Malheureusement pour le film, lorsqu’on s’ennuie, on commence à faire attention à foultitude de petits détails qui desservent encore un peu plus le film. Passons sur les moments complètement incohérents qui peuplent le film (la séquence du vaisseau spatial résumant à elle seule l’abyssal degré de je-m’en-foutisme du film) et intéressons-nous un instant à l’esthétique du film. Le film est incroyablement sombre, tant la lumière a été réduite au minimum, et on navigue constamment dans une sorte de clair-obscur plutôt fatiguant et qui n’a même pas le mérite de participer à un parti pris esthétique censé mettre en avant la noirceur de l’univers de Gotham, par exemple. Et lorsqu’au manque de lumière excessif du film s’ajoutent des scènes d’actions illisibles, le spectateur sombre un peu plus loin dans l’ennui. Un ennui dont parvient à peine à nous sortir le grand méchant du film, une sorte d’orque gigantesque tout droit sorti du Seigneur des Anneaux, assez grotesque de mocheté visuelle.

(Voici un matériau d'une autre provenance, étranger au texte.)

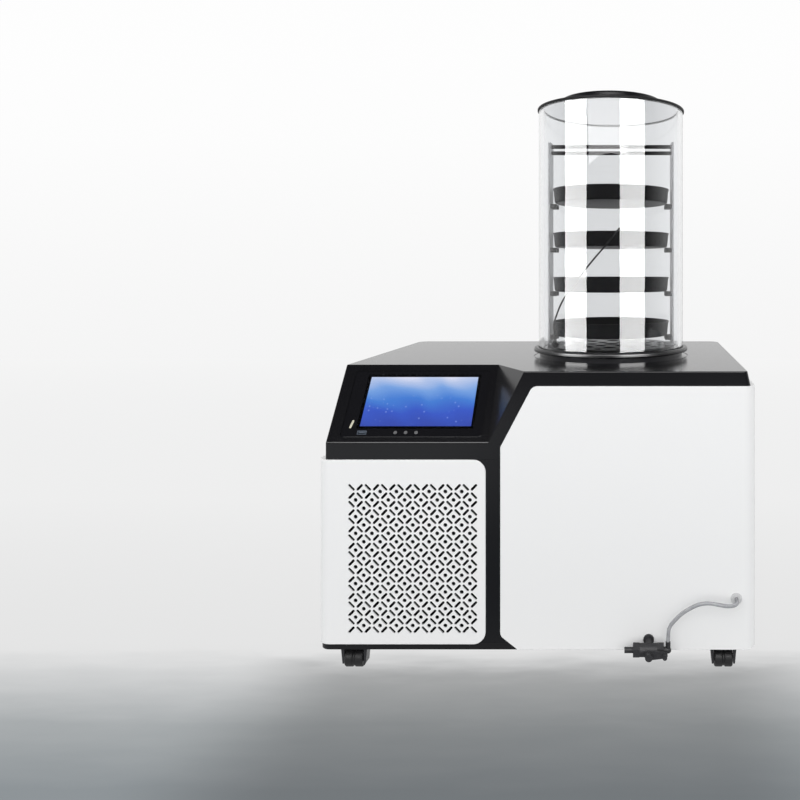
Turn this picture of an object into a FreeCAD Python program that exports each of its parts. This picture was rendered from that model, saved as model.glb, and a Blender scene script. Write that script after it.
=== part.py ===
"""A bench-top freeze dryer: a wide cabinet on four casters, a sloped control pod, and a clear drying
chamber with four trays over the cold trap.

Millimetres. The origin is on the floor, in the middle of the footprint. +X is the machine's right
hand side as one faces it, +Y is the back and +Z is up. Each sub-part is written to parts/NAME.step.
"""

import FreeCAD
import Part
import math
import os

V = FreeCAD.Vector

# ---------------------------------------------------------------- driving sizes
# The cabinet
BODY_W = 628.0  # over the white side panels
BODY_D = 455.0  # front face of the black fascia to the back panel
TOP_Z = 435.0  # top face of the cabinet above the floor
LIFT = 37.5  # the base pan's underside above the floor
REACH = 46.0  # the drain valve in front and the vacuum port behind both stand out this far
CORNER_R = 18.0  # upright front corners of the white panels
SHEET = 2.0  # pressed steel panels
MOULD = 3.0  # wall of the moulded cover and fascia
LAP = 8.0  # how far a panel covers the edge of the opening behind it
GAP = 0.3  # between pieces that are fitted together by hand
RUNNING = 0.05  # radial clearance of a shaft in its hole
ROUND_END = 0.98  # share of its half width that a slot's end is rounded by
SMALL_EDGE = 0.8  # rounding of a pressed panel's edge
RIM_H = 10.0  # height of the base pan
FRAME_RAIL = 14.0  # width of the fascia's rails behind the panels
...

En résumé, Batman v Superman se plante assez méchamment à tous les niveaux, tant au niveau de la photographie que des scènes d’actions, mais aussi dans l’esthétique globale du film. C’est moche, c’est gris, et c’est brouillon. Ajoutez à cela un Batman en demi-teinte, un Superman qui a tout le charme de Jésus-Christ en personne, des personnages féminins aux abonnés absents, un Lex Luthor caricatural et un crossover complètement raté, et vous avez une bonne idée de ce que vous réserve Batman v Superman. Une introduction à l’arrivée de La Ligue des Justiciers superfétatoire et à jeter rapidement aux oubliettes, qui fait bien pâle figure face à tout le travail et la réflexion qu’un certain Christopher Nolan avait mis en place autour de la condition de super-héros, et qui ne se hisse même pas à la hauteur de tout ce que Man of Steel pouvait avoir d’intéressant. Suivant.